Friday, November 16, 2007

apathy

One of the days in the past blurry, sickness-infested week or two my Hebrew teacher was talking about how war brings about some measure of apathy with regards to the horrors. In passing, she made reference to a debate that goes on about whether this is a weakness or strength. Being a relatively apathetic person myself - though with strong opinions always, of course - I value any kind of emotion and see it here especially as a form of loss in the humanity of the situation to allow yourself to become accustomed. However, having lived in Israel during the Intefada at the turn of the century, I have to say that in spite of it all, there really is no other way to deal with something of such magnitude. At some point what it came down to was waking up every morning to more news of bombings.

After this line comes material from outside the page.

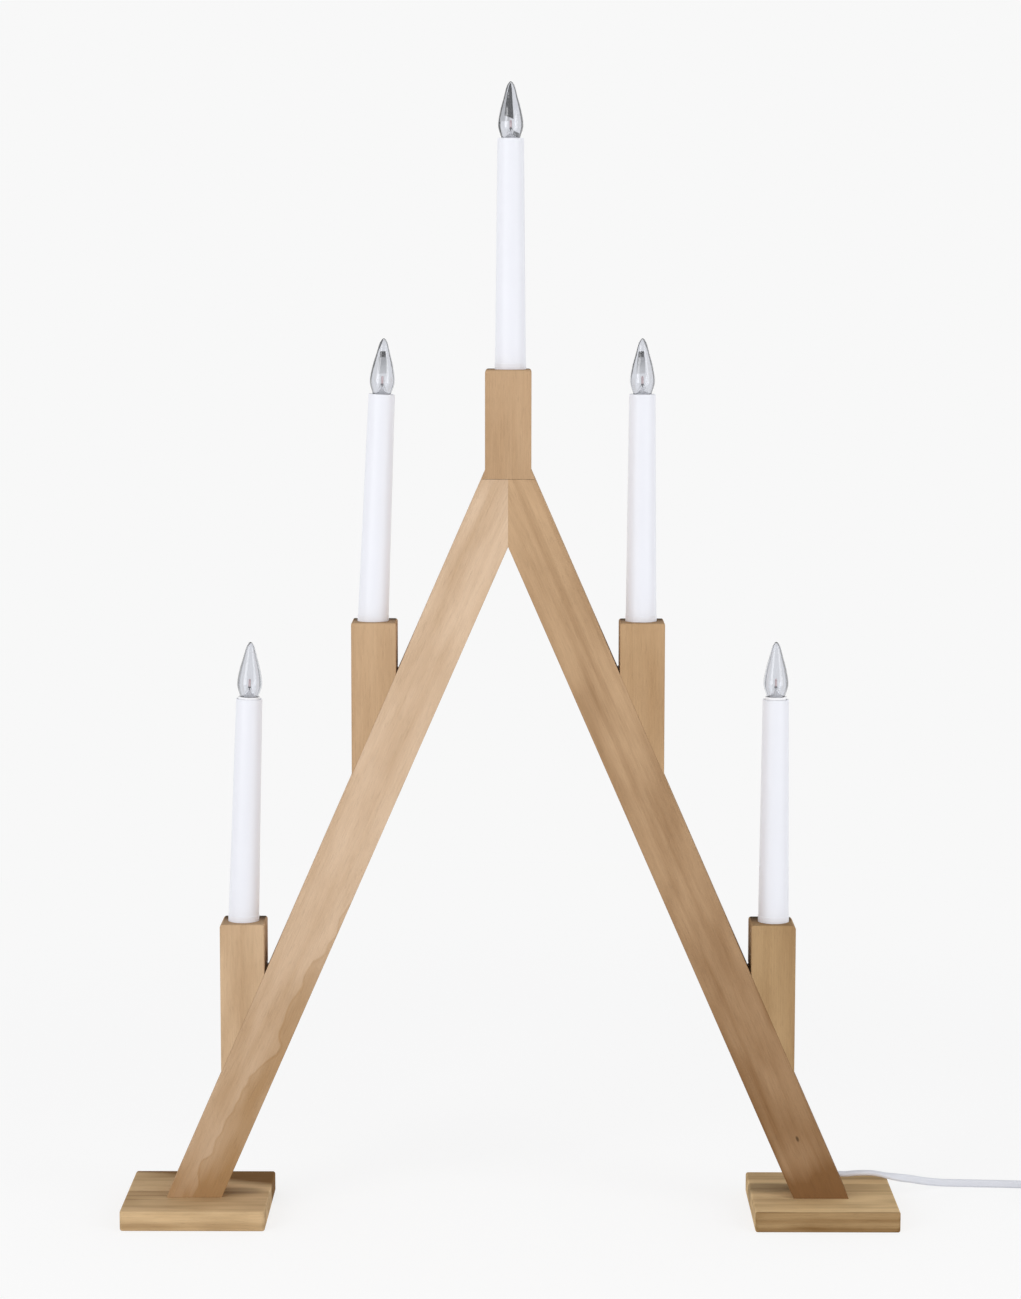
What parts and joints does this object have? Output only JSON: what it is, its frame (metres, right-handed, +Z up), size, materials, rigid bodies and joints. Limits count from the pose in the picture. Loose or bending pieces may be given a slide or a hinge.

The question, rather than "Was there anyone hurt?" became instead "Was anyone I know hit?" Within a year of coming back to America I watched my sister speaking to a former classmate over the phone, trying to identify in her memory one of the recent victims in her school. She burst into tears when she finally figured it out. Dreamed about the girl afterwards, too. Apathy's a tricky thing; you never know what'll burst through the wall, and when it does it's ten times as bad as what you remembered.

2 comments:

Anonymous said...

The hatred of Jewish people comes from AshkeNAZIm like you who treat people like they don't exist.

arade89 said...

Care to elaborate? Because right now you really just seem like a fool who finds connections to things that aren't there. I'm sincerely interested to know what makes you think I'm an Ashkenazi, a Nazi, and anti-social. And one more thing - I'm assuming that you're Jewish (otherwise you wouldn't be insulting my presumed heritage) and that you're Sefardi (otherwise that cute little pun you tried to pull would be quite imbecilic). "Kol Yisrael arevim ze la'ze" - my faults are your responsibility, darling. So I suggest you find a better way to help me out.